How are you doing healinginside? I pray that you are well, post when you can.
UPDATE
So much has happened since I originally posted in April about my son's mugshot going "viral" locally in a group chat with his high school class. My daughter was about to begin all her senior recognition activities of prom, senior nights, awards ceremonies, graduation, and grad parties. I was completely devastated. I leaned on this board for support.
In June, after graduation, I found out that the story about the
VIRAL MUGSHOT was a
LIE!!!
(Let me preface this by saying - yes, I know the mugshot is out there in the cyber universe and it will always be there and yes, it can still be spread around)
Let me go back to April - my son had been in jail a little over a month. We were processing everything and decided not to tell anyone.
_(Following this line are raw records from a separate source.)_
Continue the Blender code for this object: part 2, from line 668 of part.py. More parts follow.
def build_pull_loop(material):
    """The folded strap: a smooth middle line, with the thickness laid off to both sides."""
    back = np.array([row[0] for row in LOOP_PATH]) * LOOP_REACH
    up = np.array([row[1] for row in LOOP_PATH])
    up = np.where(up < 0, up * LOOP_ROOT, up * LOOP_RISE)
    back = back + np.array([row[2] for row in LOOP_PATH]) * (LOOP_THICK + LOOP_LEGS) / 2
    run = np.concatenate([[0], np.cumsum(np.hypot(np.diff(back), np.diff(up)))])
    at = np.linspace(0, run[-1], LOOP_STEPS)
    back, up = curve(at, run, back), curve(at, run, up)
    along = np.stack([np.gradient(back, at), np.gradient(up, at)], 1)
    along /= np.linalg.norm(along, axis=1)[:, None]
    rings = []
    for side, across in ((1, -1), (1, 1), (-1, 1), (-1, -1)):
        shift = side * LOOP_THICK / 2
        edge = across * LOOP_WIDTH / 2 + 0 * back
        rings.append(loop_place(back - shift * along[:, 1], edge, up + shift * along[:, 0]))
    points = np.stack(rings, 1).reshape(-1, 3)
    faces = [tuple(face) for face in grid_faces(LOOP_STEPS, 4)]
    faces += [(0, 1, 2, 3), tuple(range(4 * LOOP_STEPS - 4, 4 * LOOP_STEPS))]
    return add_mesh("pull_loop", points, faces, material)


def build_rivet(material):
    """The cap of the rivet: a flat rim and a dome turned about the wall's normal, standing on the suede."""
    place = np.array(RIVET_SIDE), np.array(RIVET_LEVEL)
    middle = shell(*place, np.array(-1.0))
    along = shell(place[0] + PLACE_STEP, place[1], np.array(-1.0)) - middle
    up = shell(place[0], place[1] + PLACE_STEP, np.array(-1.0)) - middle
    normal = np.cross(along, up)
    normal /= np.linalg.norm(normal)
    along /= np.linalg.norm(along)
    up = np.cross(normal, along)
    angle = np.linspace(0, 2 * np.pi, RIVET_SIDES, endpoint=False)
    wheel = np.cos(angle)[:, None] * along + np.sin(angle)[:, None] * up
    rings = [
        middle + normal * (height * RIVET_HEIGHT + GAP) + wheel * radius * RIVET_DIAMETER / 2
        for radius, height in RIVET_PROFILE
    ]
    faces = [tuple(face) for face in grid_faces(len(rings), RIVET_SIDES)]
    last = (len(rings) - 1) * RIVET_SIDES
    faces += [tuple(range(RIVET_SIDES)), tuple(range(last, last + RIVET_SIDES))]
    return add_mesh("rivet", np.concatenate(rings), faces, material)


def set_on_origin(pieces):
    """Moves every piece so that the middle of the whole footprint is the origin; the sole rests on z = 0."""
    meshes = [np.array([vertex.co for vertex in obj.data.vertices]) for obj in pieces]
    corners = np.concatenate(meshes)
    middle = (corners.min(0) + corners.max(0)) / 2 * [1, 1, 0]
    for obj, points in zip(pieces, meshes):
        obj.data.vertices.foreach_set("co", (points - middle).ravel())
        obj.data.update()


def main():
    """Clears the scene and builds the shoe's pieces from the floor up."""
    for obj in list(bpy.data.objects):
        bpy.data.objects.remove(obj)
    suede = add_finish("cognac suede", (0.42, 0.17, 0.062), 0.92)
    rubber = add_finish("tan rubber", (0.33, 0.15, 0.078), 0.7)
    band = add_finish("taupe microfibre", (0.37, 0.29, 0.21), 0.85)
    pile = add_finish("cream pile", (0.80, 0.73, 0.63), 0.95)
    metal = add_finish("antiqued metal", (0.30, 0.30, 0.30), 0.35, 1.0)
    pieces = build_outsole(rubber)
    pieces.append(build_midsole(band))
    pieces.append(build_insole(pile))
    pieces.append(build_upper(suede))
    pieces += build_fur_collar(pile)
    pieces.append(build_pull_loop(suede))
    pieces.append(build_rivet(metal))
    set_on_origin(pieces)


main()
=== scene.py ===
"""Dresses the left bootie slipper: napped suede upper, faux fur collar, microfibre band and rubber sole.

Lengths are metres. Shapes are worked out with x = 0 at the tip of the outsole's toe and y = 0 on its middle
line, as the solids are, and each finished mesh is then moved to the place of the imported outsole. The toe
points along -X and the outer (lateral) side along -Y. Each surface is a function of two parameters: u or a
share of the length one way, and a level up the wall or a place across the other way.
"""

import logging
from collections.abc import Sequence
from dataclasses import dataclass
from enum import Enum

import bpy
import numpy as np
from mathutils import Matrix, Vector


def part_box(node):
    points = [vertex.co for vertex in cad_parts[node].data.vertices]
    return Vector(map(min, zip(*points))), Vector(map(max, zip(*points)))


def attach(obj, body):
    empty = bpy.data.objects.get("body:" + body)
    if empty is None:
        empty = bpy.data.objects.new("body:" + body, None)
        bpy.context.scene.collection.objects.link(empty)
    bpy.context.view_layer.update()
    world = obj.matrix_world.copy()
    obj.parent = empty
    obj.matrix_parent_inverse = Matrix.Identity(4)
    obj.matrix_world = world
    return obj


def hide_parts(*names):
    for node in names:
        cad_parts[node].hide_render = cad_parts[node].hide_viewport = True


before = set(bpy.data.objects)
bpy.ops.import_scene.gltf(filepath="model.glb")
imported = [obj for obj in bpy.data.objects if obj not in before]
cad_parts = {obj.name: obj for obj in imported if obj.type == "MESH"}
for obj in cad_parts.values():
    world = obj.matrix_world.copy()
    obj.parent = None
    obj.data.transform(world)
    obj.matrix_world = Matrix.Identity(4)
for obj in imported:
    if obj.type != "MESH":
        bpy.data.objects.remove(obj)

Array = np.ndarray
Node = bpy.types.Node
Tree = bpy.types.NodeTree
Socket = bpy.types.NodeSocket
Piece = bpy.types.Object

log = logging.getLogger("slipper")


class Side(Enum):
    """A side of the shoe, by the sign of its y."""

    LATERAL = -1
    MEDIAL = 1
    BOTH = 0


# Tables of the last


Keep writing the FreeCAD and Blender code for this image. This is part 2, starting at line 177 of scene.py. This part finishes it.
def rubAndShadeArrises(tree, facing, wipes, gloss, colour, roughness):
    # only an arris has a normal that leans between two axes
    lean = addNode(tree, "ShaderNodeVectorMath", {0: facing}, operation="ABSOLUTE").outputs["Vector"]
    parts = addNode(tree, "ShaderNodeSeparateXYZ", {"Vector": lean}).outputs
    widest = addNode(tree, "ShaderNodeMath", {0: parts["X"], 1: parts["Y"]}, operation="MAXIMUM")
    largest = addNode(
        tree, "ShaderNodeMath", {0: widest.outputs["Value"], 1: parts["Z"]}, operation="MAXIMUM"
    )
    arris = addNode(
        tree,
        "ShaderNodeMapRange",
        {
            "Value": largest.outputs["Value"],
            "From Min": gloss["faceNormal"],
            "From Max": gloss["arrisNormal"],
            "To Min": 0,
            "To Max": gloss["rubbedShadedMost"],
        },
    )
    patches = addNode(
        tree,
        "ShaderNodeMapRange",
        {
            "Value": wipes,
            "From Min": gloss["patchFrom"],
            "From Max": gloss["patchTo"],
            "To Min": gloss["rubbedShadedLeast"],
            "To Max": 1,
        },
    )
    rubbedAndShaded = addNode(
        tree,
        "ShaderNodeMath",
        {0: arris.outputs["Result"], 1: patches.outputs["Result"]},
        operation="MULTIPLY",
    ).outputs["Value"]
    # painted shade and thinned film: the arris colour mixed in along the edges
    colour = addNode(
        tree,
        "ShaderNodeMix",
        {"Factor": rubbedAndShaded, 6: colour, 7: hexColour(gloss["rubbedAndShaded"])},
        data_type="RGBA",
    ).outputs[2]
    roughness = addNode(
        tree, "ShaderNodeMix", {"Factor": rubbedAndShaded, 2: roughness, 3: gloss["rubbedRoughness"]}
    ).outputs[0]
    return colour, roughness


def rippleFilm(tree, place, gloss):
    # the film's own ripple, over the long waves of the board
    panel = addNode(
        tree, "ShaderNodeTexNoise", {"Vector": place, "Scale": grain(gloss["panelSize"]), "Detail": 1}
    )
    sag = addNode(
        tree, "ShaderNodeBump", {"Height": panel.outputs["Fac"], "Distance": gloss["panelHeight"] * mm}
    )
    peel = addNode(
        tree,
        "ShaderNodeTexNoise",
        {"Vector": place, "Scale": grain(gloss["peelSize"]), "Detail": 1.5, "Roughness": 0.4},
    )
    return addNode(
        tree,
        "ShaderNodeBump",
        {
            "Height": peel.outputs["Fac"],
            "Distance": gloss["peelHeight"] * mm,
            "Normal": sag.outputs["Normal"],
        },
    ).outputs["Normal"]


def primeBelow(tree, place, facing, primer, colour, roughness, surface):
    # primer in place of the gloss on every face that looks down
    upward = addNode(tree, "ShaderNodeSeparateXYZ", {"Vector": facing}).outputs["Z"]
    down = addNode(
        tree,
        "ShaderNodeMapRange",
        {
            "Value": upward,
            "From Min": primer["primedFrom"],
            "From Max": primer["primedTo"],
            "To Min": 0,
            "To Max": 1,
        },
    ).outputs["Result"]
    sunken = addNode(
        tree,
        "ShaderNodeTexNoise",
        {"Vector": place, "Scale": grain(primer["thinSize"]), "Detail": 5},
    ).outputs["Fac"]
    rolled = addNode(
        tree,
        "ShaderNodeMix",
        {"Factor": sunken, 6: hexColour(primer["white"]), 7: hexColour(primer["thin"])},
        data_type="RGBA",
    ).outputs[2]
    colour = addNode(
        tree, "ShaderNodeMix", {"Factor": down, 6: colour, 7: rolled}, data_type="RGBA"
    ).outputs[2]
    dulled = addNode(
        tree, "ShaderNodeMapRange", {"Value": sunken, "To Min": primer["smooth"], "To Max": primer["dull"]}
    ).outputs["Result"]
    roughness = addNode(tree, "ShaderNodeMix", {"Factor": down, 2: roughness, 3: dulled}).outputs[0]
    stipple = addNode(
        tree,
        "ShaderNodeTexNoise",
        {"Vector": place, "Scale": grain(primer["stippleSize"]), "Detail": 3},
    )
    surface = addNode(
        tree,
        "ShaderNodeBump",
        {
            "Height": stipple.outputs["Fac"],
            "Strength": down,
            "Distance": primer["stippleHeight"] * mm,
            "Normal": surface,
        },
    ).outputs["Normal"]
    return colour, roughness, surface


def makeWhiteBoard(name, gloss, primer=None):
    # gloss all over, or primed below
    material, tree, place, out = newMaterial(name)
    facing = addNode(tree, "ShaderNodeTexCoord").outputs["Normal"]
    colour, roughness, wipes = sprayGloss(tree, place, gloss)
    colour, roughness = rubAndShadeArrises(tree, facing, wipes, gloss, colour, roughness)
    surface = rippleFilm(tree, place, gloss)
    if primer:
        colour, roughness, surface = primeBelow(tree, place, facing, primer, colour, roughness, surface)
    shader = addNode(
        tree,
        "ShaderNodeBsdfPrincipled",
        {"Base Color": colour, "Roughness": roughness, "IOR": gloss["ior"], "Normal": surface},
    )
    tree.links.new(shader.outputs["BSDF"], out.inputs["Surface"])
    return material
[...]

We didn't want outside advice or opinions when this was still so new and sinking in.
My husband received a phone call from one of his best friends who also happens to be one of the biggest loudmouths and (excuse me) ballbusters of any man that we know. His friend's son is one year younger than my son. His son also has had problems being responsible and we've even joked that we feel like they were playing a game of "the biggest loser" against one another. Let's call him Sam.
Sam calls and tells my husband, "I hear your son's in jail. My son told me that his mugshot was in a group chat for the high school class of 20XX and it's going viral". My husband started fumbling around with his words and said, "We didn't want anyone to know". The friend said, "
Oh they know. Everybody knows"!!!!
So, after graduation, I FINALLY ran into Sam's son and he tells me, "I found out (my son's name) was arrested from a mutual friend named Steve Smith. I didn't want to tell my Dad who I found out from because he is a DRUG DEALER and your son was dealing drugs with him and I didn't want my Dad to know your son was dealing drugs.
My Dad made it sound so much worse than it actually was".
As soon as he said Steve's name (the person he found out from), I recognized the name. The person was not in my son's class; they didn't even go to high school together.
HE IS A COCAINE DEALER. I know who the guy is from when my son was in active addiction. Inside my head, I was thinking, "So you made up a story about how you found out to cover the fact that you found out from a cocaine dealer?" Nice.
No, I didn't tell Sam his son actually found out from a cocaine dealer.
Because there is a part of me that is scared of his Dad's big mouth. Ever be intimidated by someone loud, funny, and popular but a BULLY? I let it lie.
The most important things:
- my daughter made it through graduation without one person saying anything bc no one knew. If someone knew, they would say something to her, a friend, or her boyfriend.
- This was one of the worst things I have been through. I came out of this not the same person that I was when I went into it. I found a strength within me that was untapped. I grew older and wiser.
My son is still in jail. He had two postponements and his case will come up in August. We don't know what is going to happen. We think most charges will be dropped. I never pushed having him moved to drug rehab bc he wasn't dedicated to it - it was a get-out-of-jail-free card (like Copa said).
I feel I owe this board an apology. I posted about my son getting arrested and I would not have made it through this without your help. but then I didn't post any updates. At the time, I couldn't get the words out. I couldn't open up. Even today, after writing, I feel raw and vulnerable...but I feel relief.
Thank you, board members, for being here for me, the many hurting parents who came before me, and those who will go through these things in the future. There is a deep appreciation in knowing we are not alone.